KARACHI: A few matches into recently-sacked Julen Lopetegui’s tenure as Real Madrid coach, and with the team winning, all talk was of how the club was undergoing a change in its playing style.

Following his hiring in June, Real were playing possession football and it seemed the players were adapting. But it then unravelled. And unravelled pretty quickly.

For a side that enjoyed unprecedented success in the UEFA Champions League under his predecessor Zinedine Zidane — winning three titles in a row — with a squad that could produce blistering counterattacks; with a team that played to the players’ strengths, it was a change that didn’t go down to well.

More crucially, the fun factor wasn’t there. Gone were the confident, smiling faces. It had become a squad bereft of ideas. The players looked shattered and tired.

A 5-1 hammering to arch-rivals Barcelona, a team that has inspired many with its style of play, in the ‘Clasico’ on Sunday proved to be Lopetegui’s final match in charge.

Former player Santiago Solari was put in interim charge to put the side back on track, to help the side to return to its winning philosophy.

That philosophy is to have fun while playing football, according to Guillermo Hamdan Zaragoza, the technical coach for the Real Madrid Foundation’s Clinics whose job is to “spread the Real Madrid way of football across the world”.

“The most important part of our philosophy is to enjoy playing football, to have fun, to enjoy with your team-mates and to retransmit the values that we have,” Zaragoza said when asked about it following his presentation at a news conference here on Thursday to announce the Foundation’s three-day camp in collaboration with Japanese zipper manufacturer YKK.

The first day of the camp on Friday will see Zaragoza and two other coaches train 30 local coaches with 300 under-privileged children from four NGO’s to be trained on the final two days.

“In training, the players have to give a 100 per cent, you have to be focused, you have to respect the coaches, respect your team-mates,” added Zaragoza. “You have to be committed to the team so if a player doesn’t have these [qualities], it is impossible [to be part of Real Madrid]. That’s the first thing we look for in players.”

Unlike Barca, Real’s transfer market strategy — especially under president Florentino Perez — has never been linked to how a player would fit into the club’s playing style.

Real are governed by the ‘Zidanes y Pavones’ strategy, named after legendary midfielder Zidane and former Real defender Francisco Pavon, that is aimed at combining expensive signings and homegrown players.

Big-money signings have been few in the last few seasons with more focus on the youth. Real can’t still be identified by a unique playing style.
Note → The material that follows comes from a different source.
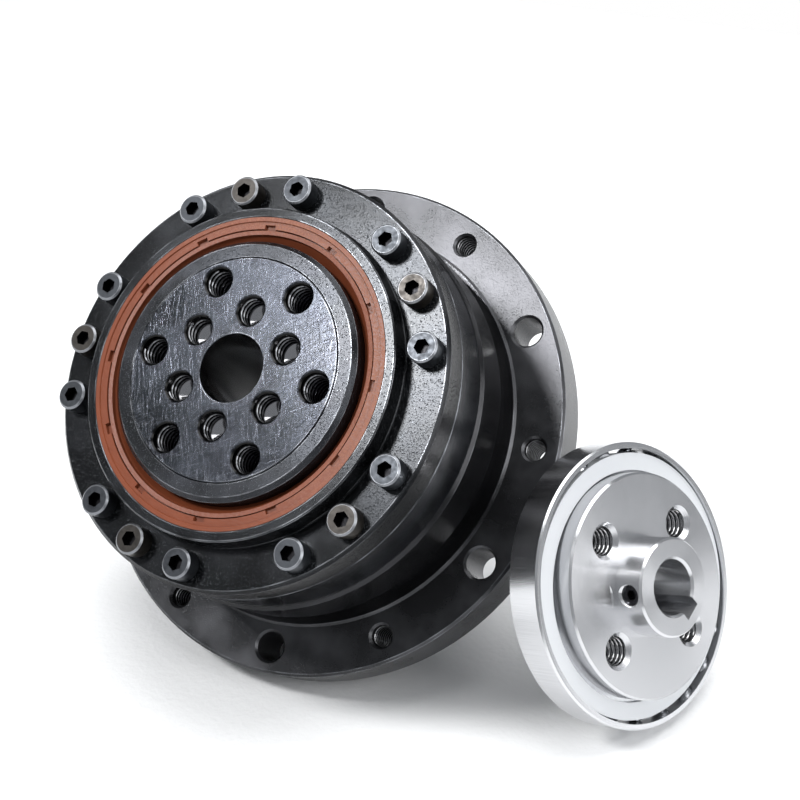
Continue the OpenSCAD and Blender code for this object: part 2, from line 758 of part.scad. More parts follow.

Zaragoza doesn’t say much either. “We like to have the ball, we like to be attacking and we like to take the initiative.”

The Real Madrid Foundation’s arrival in Pakistan is part of the 12th edition of YKK’s CSR initiative and it isn’t the first time they have come here. Back in 2012, they signed a MoU with an NGO to set up football academies in Pakistan. It was a plan that never reached fruition.

Zaragoza said there was no chance of them opening an academy here for now but they would like to conduct clinics frequently. It was something YKK Pakistan general manager Naveed Asghar Sheikh too was hoping for.

“YKK’s collaboration with the Real Madrid Foundation has been on since 2007 but this is the first time they have come to Pakistan,” he said. “I hope they come back to the country and conduct another session in Lahore. That could be their small contribution to the game of football in Pakistan.”